Liberal's hardest question
The resolutions failed — both of them — because they received zero Republican support, which means the practical impact on U.S. policy and Israeli military capacity was exactly zero. A critic can fairly argue that 40 Democratic 'no' votes are a form of conscience-laundering: senators get credit with their base for opposing arms sales they know will proceed anyway, bearing none of the actual foreign policy cost of blocking them.
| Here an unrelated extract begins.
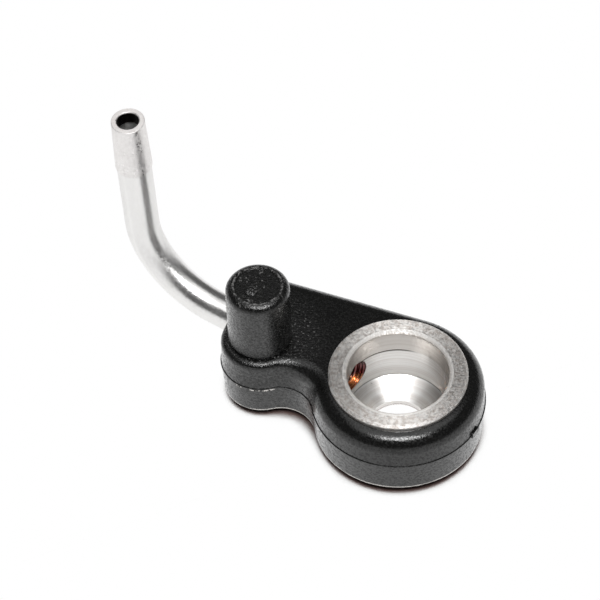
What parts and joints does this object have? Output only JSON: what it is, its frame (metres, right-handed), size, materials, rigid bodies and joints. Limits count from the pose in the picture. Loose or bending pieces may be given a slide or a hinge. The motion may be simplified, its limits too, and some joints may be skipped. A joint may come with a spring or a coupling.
{
  "type": "piston cooling nozzle",
  "caption": "Bent steel jet tube brazed into a turned bush and overmoulded with a black plastic arm and locating peg, to spray oil at the underside of a piston.",
  "frame": {"origin": "centre of the bolt hole at the underside of the bush, where the bolt's head bears", "axes": "+Z along the bolt hole towards the face that meets the engine block, -X towards the locating peg and the jet tube, +Y towards the straight edge of the arm"},
  "size_m": [0.0585, 0.0252, 0.0411],
  "materials": {
    "moulded_nylon": "black glass-filled nylon, as moulded",
    "turned_steel": "turned",
    "drawn_steel": "drawn and bent, bright",
    "satin_steel": "satin",
    "braze_copper": "copper braze, as run"
  },
  "bodies": {
    "root": {"body": "moulded_nylon", "bush": "turned_steel", "jet_tube": "drawn_steel", "nozzle_tip": "satin_steel", "braze_ring": "braze_copper"}
  },
  "joints": []
}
Until Democrats hold Senate power and can actually stop a sale, the question of whether these votes reflect genuine strategic conviction or politically safe protest remains genuinely open.
The Divide
*Democrats have split over whether opposing Israeli arms sales represents moral clarity or strategic folly.*
PROGRESSIVE WING
Has consistently led the push to block arms to Israel and views the 40-vote tally as overdue validation of a position held since 2023.
ESTABLISHMENT DEMS
Seven Senate Democrats, including Minority Leader Schumer, voted against both resolutions, maintaining that blocking arms damages the U.S.-Israel alliance and bipartisan norms.
The Verdict
Both sides agree
Both sides accept that the voting pattern (15→27→40 Democrats) represents a real political shift driven substantially by changes in Democratic voter sentiment on Israel, not merely a shift in underlying facts about Israeli military conduct.
The real conflict
FACTUAL: Whether Caterpillar bulldozers sold to Israel are primarily tools of documented civilian harm (liberal position: they are, per B'Tselem and UN bodies) or tools with legitimate military engineering uses that happen to have been used in contested ways (conservative position: commercial equipment has multiple uses, and blocking sales based on one use is political theater).
What nobody has answered
If 40 Senate Democrats believe these arms sales violate the humanitarian law conditions of the Arms Export Control Act, why have none proposed legislation to enforce those conditions when Democrats held Senate power (2021-2024), and what does the absence of such legislative effort suggest about the actual conviction behind these votes?